However, what I have said about the Latin American Subaltern Studies Group applies to the paradigms of political-economy. In this article, I propose that an epistemic perspective from racial/ethnic subaltern locations has a lot to contribute to a radical decolonial critical theory beyond the way traditional political-economy paradigms conceptualize capitalism as a global or world-system. The idea here is to decolonize political-economy paradigms as well as world-system analysis and to propose an alternative decolonial conceptualization of the world-system. The first part is an epistemic discussion about the implications of the epistemological critique of feminist and subalternized racial/ethnic intellectuals to western epistemology. The second part is the implications of these critiques to the way we conceptualize the global or world system. The third part is a discussion of global coloniality today. The fourth part is a critique of both world-system analysis and postcolonial/cultural studies using coloniality of power as a response to the culture versus economy dilemma. Finally, the fifth, sixth, seventh and last parts are a discussion of border thinking, transmodernity and socialization of power as decolonial alternatives to the present world-system.
Epistemological critique
The first point to discuss is the contribution of racial/ethnic and feminist subaltern perspectives to epistemological questions. The hegemonic Eurocentric paradigms that have informed western philosophy and sciences in the "modern/colonial capitalist/patriarchal world-system" (Grosfoguel 2005; 2006b) for the last 500 hundred years assume a universalistic, neutral, objective point of view. Chicana and black feminist scholars (Moraga and Anzaldua 1983; Collins 1990) as well as Third World scholars inside and outside the United States (Dussel 1977; Mignolo 2000) reminded us that we always speak from a particular location within power structures. Nobody escapes the class, sexual, gender, spiritual, linguistic, geographical, and racial hierarchies of the "modern/colonial capitalist/patriarchal world-system". As feminist scholar Donna Haraways (1988) states, our knowledges are always situated. Black feminist scholars called this perspective "afro-centric epistemology" (Collins 1990) (which is not equivalent to the afrocentrist perspective), while Latin American philosopher of liberation Enrique Dussel called it "geopolitics of knowledge" (Dussel 1977); following Fanon (1967) and Anzaldua (1987), I will use the term "body-politics of knowledge".
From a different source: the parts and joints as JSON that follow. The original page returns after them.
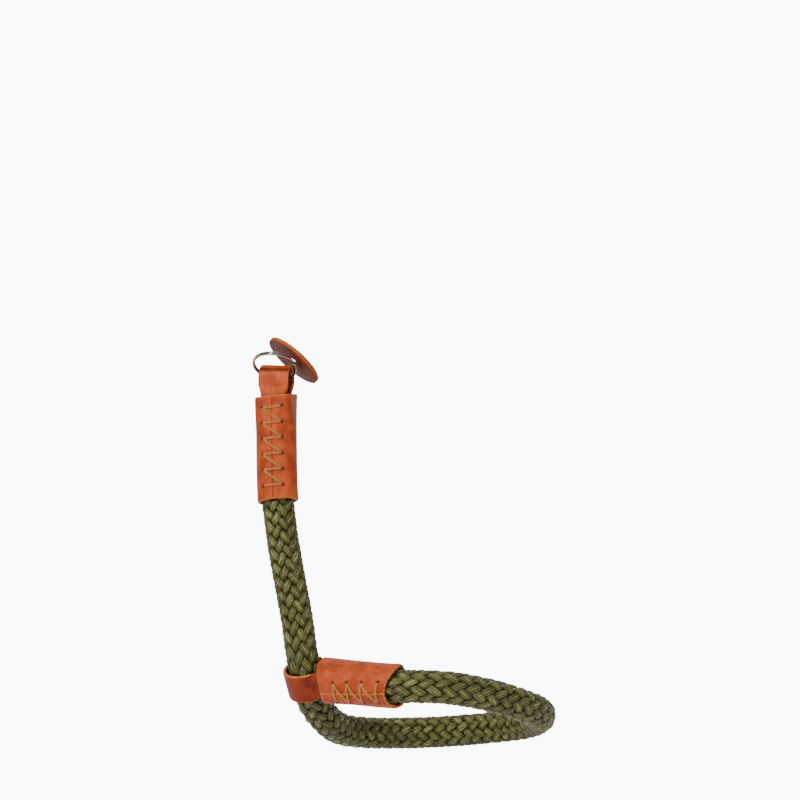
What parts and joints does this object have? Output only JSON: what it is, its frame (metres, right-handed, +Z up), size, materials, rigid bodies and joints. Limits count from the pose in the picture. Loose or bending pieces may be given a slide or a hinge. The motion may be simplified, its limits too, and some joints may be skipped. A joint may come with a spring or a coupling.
{
  "type": "camera wrist strap",
  "caption": "Wrist strap: braided rope noose with a sliding leather loop and stitched leather ends, on a split ring with a leather bumper disc.",
  "frame": {"origin": "right end of the split ring, where the ring hooks on to what carries it", "axes": "+Z up along the hanging strap, +X to the right and +Y away from the viewer of the picture"},
  "size_m": [0.1187, 0.0824, 0.1657],
  "materials": {
    "tan_leather": "smooth pull-up leather, tan",
    "band_leather": "smooth pull-up leather, a darker red-brown",
    "disc_leather": "smooth leather with a raw edge",
    "green_rope": "braided, glossy yarn, olive green",
    "nickel": "polished nickel"
  },
  "bodies": {
    "ring": {"split_ring": "nickel", "bumper_disc": "disc_leather"},
    "strap": {"ring_tab": "tan_leather", "upper_sleeve": "tan_leather", "rope": "green_rope", "sliding_loop": "band_leather", "lower_sleeve": "tan_leather"}
  },
  "joints": [
    {"name": "ring_swing", "type": "hinge", "parent": "ring", "child": "strap", "pos_m": [-0.00754, 0.0074, -0.00437], "axis": [0.9659, -0.2588, 0], "range_deg": [-75, 40]}
  ]
}
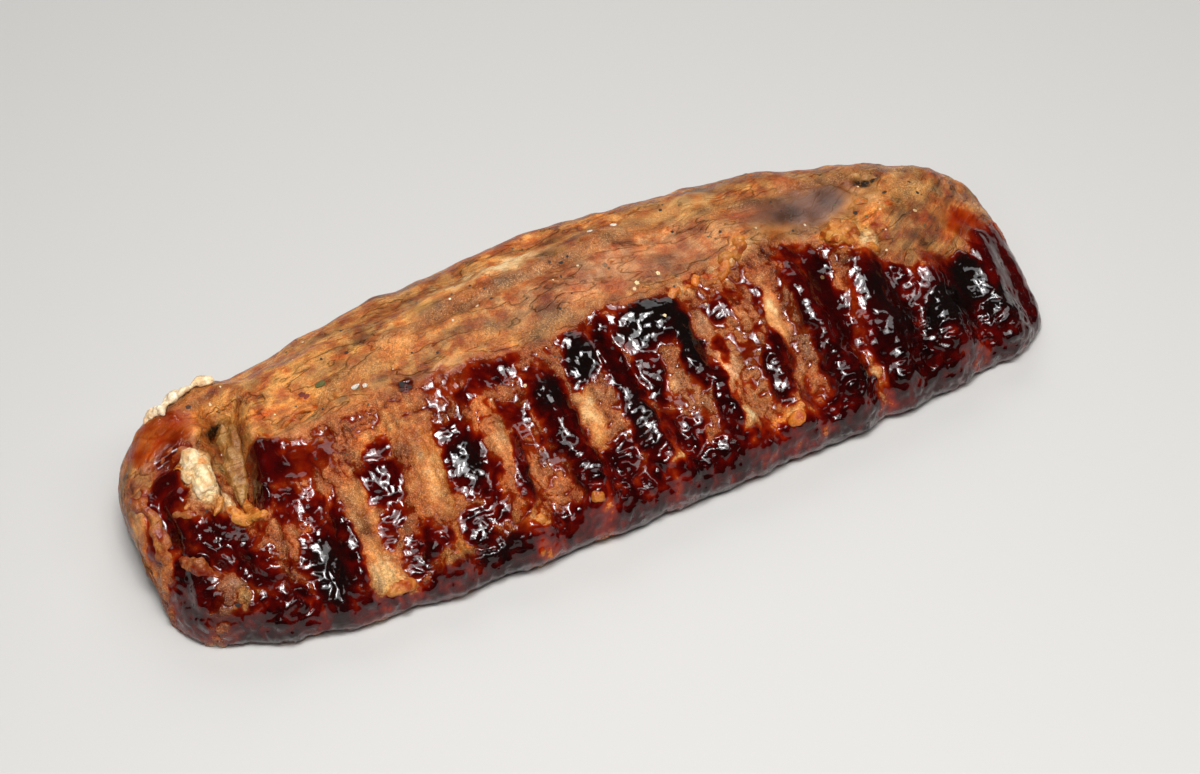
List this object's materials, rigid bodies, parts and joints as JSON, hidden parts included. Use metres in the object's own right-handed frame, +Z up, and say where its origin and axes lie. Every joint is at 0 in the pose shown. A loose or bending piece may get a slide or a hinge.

This is not only a question about social values in knowledge production or the fact that our knowledge is always partial. The main point here is the locus of enunciation, that is, the geo-political and body-political location of the subject that speaks. In western philosophy and sciences the subject that speaks is always hidden, concealed, erased from the analysis. The "ego-politics of knowledge" of western philosophy has always privileged the myth of a non-situated "ego". Ethnic/racial/gender/sexual epistemic location and the subject that speaks are always decoupled. By delinking ethnic/racial/gender/sexual epistemic location from the subject that speaks, western philosophy and sciences are able to produce a myth about a truthful universal knowledge that covers up, that is, conceals both the speaker as well as the geo-political and body-political epistemic location of the structures of colonial power/knowledge from which the subject speaks.
It is important here to distinguish the "epistemic location" from the "social location". The fact that one is socially located in the oppressed side of power relations does not automatically mean that he/she is epistemically thinking from a subaltern epistemic location. The success of the modern/colonial world-system consists precisely in making subjects that are socially located on the oppressed side of the colonial difference think epistemically like the ones in dominant positions. Subaltern epistemic perspectives are knowledge coming from below that produces a critical perspective of hegemonic knowledge in the power relations involved. I am not claiming an epistemic populism where knowledge produced from below is automatically an epistemic subaltern knowledge. What I am claiming is that all knowledges are epistemically located in the dominant or the subaltern side of the power relations and that this is related to the geo- and body-politics of knowledge. The disembodied and unlocated neutrality and objectivity of the ego-politics of knowledge is a western myth.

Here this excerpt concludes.